------ DATASET EXTRACT ------

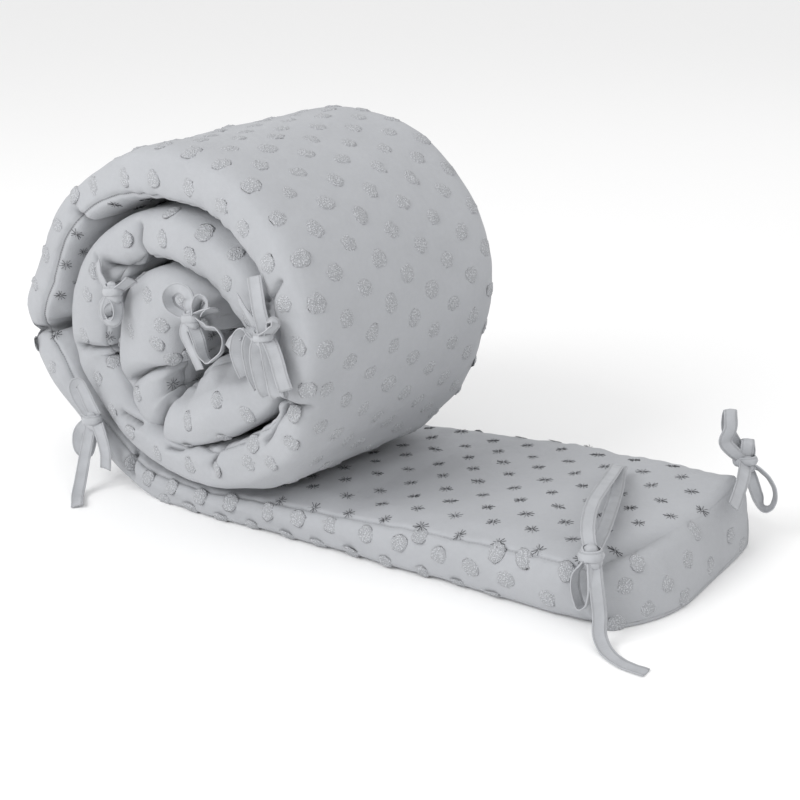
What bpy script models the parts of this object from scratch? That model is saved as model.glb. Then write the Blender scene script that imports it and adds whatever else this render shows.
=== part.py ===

------
------ DATASET EXTRACT ------

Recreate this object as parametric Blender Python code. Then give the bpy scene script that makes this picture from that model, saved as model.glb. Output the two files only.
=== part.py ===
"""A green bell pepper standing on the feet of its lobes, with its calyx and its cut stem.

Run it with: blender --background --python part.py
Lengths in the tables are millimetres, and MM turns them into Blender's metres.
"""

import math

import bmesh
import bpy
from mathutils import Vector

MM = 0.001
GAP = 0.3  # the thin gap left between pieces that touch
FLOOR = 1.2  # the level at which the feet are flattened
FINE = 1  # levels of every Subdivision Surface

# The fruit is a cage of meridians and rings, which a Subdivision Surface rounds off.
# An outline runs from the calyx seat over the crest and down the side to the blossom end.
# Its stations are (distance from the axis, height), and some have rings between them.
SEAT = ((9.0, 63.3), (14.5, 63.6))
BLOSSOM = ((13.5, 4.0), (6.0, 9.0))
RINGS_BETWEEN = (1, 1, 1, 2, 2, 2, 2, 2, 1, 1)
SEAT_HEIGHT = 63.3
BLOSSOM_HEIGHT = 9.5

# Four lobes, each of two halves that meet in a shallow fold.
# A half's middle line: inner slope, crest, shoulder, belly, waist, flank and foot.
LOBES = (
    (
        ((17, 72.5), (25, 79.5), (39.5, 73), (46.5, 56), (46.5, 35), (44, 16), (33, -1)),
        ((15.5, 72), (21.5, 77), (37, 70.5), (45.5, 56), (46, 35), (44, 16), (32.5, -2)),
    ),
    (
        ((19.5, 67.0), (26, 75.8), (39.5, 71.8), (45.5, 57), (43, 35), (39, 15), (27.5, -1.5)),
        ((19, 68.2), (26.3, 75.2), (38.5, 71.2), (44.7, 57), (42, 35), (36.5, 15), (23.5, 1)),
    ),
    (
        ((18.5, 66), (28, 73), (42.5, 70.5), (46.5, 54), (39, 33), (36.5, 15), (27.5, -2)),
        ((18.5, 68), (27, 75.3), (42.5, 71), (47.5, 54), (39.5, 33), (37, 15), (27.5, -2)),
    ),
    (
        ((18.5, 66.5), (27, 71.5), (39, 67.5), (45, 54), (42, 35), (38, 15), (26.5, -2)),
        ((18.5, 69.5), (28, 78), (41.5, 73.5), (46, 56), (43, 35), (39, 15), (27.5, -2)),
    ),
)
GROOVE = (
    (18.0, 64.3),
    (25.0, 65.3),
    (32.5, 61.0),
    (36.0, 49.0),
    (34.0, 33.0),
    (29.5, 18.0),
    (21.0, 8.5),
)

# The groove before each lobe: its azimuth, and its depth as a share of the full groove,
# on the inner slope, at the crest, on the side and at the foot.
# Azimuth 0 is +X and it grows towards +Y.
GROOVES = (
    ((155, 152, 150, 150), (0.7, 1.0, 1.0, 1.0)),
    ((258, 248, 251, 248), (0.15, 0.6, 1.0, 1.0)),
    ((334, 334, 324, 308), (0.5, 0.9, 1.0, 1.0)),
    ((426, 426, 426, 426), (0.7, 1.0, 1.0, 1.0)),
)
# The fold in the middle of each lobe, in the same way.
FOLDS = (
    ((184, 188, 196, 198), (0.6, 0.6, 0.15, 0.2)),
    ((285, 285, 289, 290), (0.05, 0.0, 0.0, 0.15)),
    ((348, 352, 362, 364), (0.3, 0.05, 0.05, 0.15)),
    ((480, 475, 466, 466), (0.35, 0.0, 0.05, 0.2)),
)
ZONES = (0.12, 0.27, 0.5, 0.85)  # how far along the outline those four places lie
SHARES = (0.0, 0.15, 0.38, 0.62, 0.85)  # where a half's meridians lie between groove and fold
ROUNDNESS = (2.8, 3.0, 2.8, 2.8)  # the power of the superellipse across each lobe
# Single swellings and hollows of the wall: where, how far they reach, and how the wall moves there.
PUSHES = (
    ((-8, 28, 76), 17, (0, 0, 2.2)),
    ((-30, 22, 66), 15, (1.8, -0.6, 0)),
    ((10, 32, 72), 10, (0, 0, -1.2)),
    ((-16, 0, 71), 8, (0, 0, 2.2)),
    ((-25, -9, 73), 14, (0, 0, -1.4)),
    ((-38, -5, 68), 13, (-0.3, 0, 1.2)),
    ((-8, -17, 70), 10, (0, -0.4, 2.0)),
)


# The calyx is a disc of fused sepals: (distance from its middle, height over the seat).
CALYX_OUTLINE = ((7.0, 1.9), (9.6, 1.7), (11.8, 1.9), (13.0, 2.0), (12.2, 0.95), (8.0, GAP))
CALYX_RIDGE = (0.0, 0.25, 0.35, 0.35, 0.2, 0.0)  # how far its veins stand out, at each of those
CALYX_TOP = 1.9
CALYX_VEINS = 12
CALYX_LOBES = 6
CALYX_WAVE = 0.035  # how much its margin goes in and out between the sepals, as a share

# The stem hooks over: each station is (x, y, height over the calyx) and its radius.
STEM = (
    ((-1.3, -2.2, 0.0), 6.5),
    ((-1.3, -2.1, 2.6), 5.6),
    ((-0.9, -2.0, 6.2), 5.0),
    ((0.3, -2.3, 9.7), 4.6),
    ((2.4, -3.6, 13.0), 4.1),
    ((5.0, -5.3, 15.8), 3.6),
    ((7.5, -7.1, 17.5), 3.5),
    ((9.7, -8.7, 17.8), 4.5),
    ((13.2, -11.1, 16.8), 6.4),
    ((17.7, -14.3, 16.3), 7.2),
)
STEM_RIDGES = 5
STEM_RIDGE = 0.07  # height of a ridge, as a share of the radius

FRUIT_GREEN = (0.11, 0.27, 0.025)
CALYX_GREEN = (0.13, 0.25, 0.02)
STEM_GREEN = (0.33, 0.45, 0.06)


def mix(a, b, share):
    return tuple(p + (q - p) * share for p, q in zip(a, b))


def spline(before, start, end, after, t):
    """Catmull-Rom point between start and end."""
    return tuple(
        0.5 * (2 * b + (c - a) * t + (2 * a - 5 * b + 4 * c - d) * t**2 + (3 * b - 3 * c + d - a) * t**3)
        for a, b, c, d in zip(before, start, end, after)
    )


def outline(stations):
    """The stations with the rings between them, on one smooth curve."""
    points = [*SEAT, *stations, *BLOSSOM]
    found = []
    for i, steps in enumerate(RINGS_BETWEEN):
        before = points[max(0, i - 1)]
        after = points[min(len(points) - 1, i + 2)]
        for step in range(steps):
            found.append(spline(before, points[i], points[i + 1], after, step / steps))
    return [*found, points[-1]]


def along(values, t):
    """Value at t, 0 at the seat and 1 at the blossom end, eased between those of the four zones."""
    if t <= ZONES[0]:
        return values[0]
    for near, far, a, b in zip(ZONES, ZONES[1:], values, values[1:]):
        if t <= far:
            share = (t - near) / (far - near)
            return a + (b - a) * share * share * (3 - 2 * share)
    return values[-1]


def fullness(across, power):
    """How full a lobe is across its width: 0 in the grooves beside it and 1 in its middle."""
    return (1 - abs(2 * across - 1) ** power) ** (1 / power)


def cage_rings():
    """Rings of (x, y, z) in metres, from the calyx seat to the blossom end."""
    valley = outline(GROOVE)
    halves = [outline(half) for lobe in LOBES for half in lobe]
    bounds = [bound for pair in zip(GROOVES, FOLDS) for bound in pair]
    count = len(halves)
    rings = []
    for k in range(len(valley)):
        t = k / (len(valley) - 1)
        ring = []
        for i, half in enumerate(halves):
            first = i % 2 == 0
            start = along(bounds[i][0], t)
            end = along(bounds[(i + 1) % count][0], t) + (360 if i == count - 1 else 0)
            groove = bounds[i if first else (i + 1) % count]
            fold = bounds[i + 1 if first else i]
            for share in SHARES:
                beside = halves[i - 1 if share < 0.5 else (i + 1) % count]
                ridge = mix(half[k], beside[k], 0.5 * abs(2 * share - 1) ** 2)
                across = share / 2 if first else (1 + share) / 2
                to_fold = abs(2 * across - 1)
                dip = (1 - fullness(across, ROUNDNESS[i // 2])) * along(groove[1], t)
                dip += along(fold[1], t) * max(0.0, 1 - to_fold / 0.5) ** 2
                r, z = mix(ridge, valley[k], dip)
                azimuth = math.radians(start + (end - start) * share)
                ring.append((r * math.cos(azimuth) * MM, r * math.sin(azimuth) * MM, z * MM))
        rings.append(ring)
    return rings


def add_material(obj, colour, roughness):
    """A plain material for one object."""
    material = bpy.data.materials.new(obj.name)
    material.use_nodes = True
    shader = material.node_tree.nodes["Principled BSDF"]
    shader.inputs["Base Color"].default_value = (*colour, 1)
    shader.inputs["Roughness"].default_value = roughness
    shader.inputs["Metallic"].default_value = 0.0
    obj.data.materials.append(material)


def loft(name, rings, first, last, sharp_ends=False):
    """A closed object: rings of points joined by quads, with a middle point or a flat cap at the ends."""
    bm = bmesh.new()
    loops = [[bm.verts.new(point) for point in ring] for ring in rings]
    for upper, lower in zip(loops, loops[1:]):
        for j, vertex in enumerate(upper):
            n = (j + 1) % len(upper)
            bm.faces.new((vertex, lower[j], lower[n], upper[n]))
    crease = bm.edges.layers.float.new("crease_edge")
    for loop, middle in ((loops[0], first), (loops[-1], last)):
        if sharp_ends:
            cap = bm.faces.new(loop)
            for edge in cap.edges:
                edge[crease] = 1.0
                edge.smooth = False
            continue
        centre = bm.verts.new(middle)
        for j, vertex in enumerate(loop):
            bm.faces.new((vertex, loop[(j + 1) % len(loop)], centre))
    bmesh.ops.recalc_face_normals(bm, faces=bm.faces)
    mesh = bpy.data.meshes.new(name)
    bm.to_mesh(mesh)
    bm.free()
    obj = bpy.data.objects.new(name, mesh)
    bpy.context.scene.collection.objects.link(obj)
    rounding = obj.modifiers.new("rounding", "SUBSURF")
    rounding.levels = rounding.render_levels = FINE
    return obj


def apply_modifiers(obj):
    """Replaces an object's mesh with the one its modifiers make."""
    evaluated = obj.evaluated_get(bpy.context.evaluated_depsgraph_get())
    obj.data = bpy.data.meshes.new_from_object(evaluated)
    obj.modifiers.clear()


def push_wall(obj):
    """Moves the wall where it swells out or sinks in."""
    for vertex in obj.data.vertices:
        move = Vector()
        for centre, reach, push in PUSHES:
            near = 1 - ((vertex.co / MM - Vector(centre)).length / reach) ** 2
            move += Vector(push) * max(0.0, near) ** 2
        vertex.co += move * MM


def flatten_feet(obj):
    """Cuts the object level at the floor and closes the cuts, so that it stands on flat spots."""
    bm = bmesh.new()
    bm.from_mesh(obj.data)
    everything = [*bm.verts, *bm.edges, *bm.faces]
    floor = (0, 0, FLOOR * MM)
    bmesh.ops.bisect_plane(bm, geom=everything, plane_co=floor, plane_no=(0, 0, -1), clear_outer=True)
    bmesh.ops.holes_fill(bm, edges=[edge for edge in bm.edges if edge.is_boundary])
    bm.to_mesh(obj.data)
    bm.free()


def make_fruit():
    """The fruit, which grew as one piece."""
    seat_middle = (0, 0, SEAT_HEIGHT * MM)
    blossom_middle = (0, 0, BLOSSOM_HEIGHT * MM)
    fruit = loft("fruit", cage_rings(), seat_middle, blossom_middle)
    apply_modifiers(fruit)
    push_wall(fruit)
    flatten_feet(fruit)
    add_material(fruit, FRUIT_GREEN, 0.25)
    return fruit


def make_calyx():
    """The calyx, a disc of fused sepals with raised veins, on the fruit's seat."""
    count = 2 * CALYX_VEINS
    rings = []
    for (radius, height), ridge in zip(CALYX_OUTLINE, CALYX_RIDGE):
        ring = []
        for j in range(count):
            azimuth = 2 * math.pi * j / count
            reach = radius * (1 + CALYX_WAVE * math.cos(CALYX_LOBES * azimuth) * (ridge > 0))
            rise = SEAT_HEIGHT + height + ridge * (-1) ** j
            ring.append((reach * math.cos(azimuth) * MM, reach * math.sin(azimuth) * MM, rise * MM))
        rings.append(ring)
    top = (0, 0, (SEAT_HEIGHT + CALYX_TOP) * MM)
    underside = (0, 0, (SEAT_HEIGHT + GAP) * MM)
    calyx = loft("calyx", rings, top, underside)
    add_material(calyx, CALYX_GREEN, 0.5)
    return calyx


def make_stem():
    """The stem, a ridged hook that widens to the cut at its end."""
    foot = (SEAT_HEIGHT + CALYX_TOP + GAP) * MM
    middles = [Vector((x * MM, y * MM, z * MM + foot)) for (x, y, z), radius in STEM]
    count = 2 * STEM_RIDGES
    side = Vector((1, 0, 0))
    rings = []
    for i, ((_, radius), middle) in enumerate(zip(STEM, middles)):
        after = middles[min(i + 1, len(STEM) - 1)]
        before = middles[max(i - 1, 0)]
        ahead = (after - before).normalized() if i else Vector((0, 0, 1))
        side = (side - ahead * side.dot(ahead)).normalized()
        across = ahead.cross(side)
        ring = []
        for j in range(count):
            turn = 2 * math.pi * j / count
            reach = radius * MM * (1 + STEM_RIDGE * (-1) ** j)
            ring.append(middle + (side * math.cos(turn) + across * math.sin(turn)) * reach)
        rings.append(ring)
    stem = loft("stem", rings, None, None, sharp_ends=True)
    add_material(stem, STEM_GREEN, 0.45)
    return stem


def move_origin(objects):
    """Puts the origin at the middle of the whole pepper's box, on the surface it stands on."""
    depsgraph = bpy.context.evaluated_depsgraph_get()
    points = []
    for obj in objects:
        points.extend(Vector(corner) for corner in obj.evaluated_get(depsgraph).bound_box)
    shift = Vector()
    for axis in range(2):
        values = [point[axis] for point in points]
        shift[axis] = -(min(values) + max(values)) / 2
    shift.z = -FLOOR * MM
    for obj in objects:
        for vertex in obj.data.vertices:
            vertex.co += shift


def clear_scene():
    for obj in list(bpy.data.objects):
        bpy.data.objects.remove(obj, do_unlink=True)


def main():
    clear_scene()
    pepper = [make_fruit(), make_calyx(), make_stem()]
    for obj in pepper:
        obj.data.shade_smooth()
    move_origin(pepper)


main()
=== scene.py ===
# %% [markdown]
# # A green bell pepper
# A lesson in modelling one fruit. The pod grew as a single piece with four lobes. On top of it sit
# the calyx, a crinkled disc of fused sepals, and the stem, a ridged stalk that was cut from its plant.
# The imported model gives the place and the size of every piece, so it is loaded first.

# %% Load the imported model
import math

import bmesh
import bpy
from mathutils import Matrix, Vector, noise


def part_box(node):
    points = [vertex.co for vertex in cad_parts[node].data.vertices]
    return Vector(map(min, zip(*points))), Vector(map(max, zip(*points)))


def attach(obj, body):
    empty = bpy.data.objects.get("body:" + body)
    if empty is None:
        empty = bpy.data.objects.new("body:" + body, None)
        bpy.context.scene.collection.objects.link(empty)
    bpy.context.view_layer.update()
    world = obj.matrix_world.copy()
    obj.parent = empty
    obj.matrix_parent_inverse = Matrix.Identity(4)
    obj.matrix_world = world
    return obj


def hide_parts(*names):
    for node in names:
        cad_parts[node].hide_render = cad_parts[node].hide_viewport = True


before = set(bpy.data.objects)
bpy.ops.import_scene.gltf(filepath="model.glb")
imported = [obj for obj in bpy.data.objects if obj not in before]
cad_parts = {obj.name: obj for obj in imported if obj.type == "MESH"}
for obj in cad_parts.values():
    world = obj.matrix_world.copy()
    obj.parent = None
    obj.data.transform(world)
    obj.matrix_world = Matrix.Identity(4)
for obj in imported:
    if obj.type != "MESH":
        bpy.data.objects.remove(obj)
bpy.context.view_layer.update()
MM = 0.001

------

SET TASK: Retype verbatim the lines that run from the line containing "shift = Vector()" to the line containing "bpy.context.scene.collection.objects.link(empty)", both inclusive, and no others.

TASK SOLUTION:
    shift = Vector()
    for axis in range(2):
        values = [point[axis] for point in points]
        shift[axis] = -(min(values) + max(values)) / 2
    shift.z = -FLOOR * MM
    for obj in objects:
        for vertex in obj.data.vertices:
            vertex.co += shift


def clear_scene():
    for obj in list(bpy.data.objects):
        bpy.data.objects.remove(obj, do_unlink=True)


def main():
    clear_scene()
    pepper = [make_fruit(), make_calyx(), make_stem()]
    for obj in pepper:
        obj.data.shade_smooth()
    move_origin(pepper)


main()
=== scene.py ===
# %% [markdown]
# # A green bell pepper
# A lesson in modelling one fruit. The pod grew as a single piece with four lobes. On top of it sit
# the calyx, a crinkled disc of fused sepals, and the stem, a ridged stalk that was cut from its plant.
# The imported model gives the place and the size of every piece, so it is loaded first.

# %% Load the imported model
import math

import bmesh
import bpy
from mathutils import Matrix, Vector, noise


def part_box(node):
    points = [vertex.co for vertex in cad_parts[node].data.vertices]
    return Vector(map(min, zip(*points))), Vector(map(max, zip(*points)))


def attach(obj, body):
    empty = bpy.data.objects.get("body:" + body)
    if empty is None:
        empty = bpy.data.objects.new("body:" + body, None)
        bpy.context.scene.collection.objects.link(empty)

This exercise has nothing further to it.